Le mérite de La Fontaine, ce qui lui donne droit de cité dans l’avenir de son siècle, dans le présent aujourd’hui, ce qui justifie l’enthousiaste admiration qu’a pu lui vouer un poëte comme M. Théodore de Banville, ce n’est pas la qualité de sa pensée : c’est son style. Le style de La Fontaine dépasse presque toujours sa pensée et parfois lui prête un spécieux nimbe de rêve qu’on prendrait pour de la Poésie. À ce point que M. Taine a pu l’estimer le plus vraiment Poëte des Poètes français, et nul en effet de son temps, bien peu depuis ont eu ce don de l’harmonie naturelle, qu’on croirait née d’elle-même, qu’on ne saurait décomposer. Il a tout à la fois le sens du rhythme et le sens de la phrase. Il est admirablement lyrique et admirablement ordonné. Son vers semble plus près de la prose que celui de Racine et en est en réalité plus loin.
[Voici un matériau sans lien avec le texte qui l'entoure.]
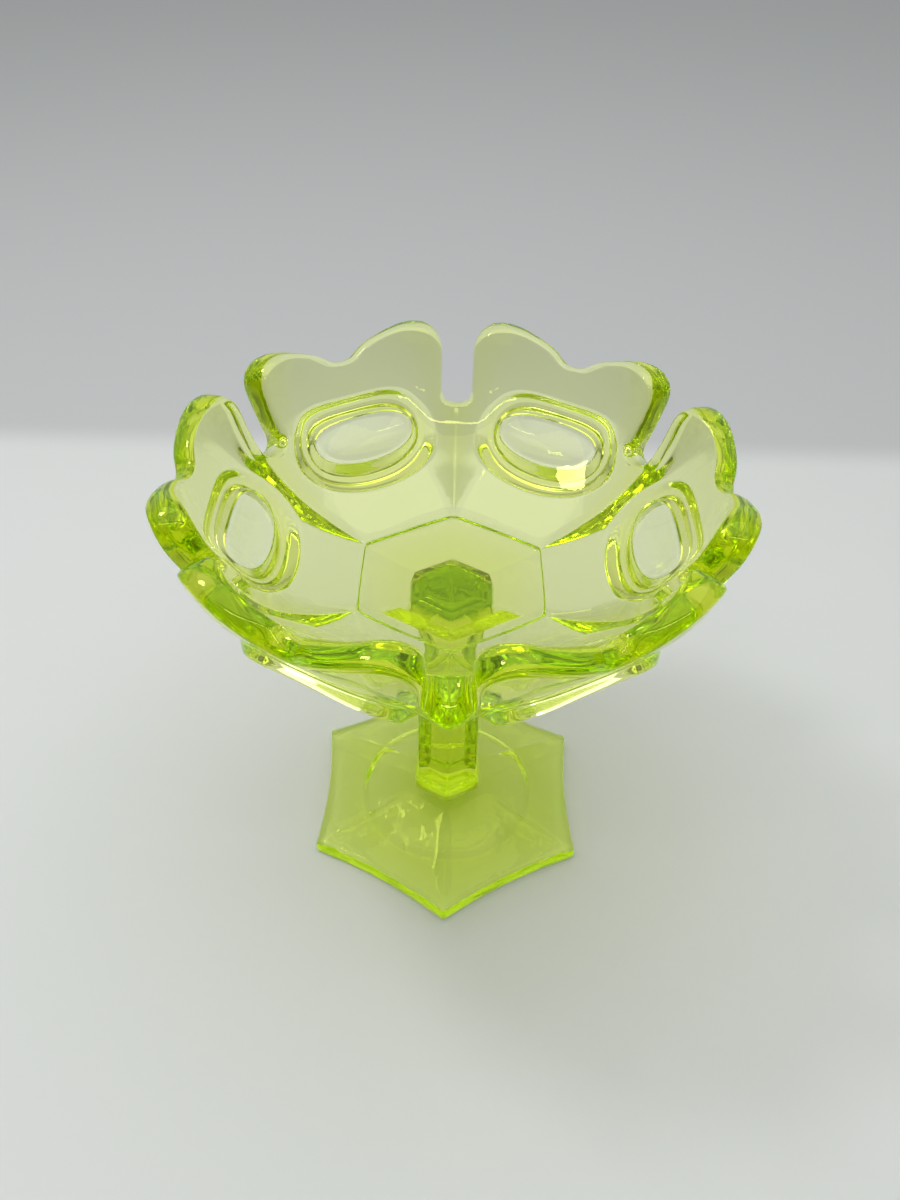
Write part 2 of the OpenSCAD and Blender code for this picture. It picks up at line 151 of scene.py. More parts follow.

C’est une musique logique et légère, bien proche parente de cette musique que recommande, à deux siècles — encore — de distance, un maître de ces tous derniers temps[1] et moderne entre tous :

De là musique encore et toujours !
Que ton vers soit la chose envolée
Qu’on sent qui fuit d’une âme en-allée
Vers d’autres cieux à d’autres amours.
  1. M. Paul Verlaine.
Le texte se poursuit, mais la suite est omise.